Cardano uses Haskell-based Plutus smart contract-writing language. Non-technical users will benefit from its upcoming Plutus-based high-level language Marlowe. The on-chain and off-chain capabilities of both languages promote enterprise-grade DeFi solutions. 

#3. Algorand

Speed, Scalability, Transaction Fee

Algorand’s Pure Proof-of-Stake consensus mechanism is stake size-independent. Its cryptographically verifiable lottery offers increasingly robust security as the network expands. 

Each such layer-1 lottery completes within one microsecond and is independent of each other. This enables multiple lotteries to run simultaneously, granting Algorand linear and horizontal scalability. Algorand mainnet offers 1,000 TPS throughput.

Rewards

Algorand charges 0.001 ALGO per transaction fee ($0.0006 at $0.6 rate) and every account must have 0.001 ALGOs of minimum refundable balance for transactions.

Anyone holding at least 1 ALGO can earn staking rewards irrespective of their participation in cryptographic sortition protocol.

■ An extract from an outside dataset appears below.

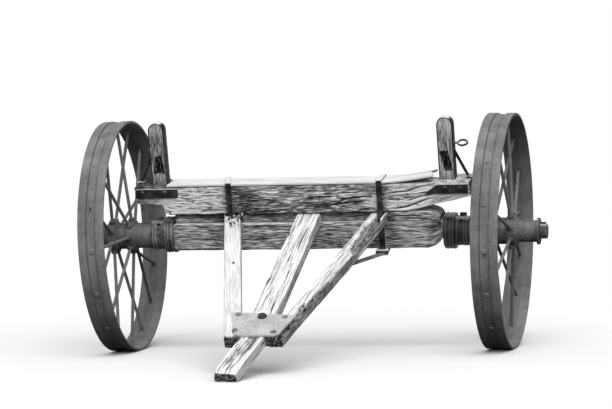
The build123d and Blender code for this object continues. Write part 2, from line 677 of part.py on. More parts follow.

Algorand currently offers a 0.19% adjusted annual reward with a future plan to increase the reward for online stakers. 

Smart Contracts

Algorand incorporates both stateful and stateless smart contracts on layer-1. While the former offers high-speed transactions at very cheap rates, the later charges a similar fee with the same scalability. This layer-1 implementation enables ultra-quick transaction and flexibility at low fees, offering an enterprise-grade solution for DeFi. 

Algorand utilizes PyTEAL to write both smart contracts. To benefit further, Algorand allows developers to write code in Python, which PyTEAL compiles to its proprietary TEAL opcode.

Conclusion

While Ethereum struggles to manage DeFi growth on its network, Cardano is preparing itself slowly but methodically to support it. Algorand, on the other hand, is proving to be a powerhouse with its period feature addition and meaningful high-ticket partnerships. But all three combined can truly drive DeFi.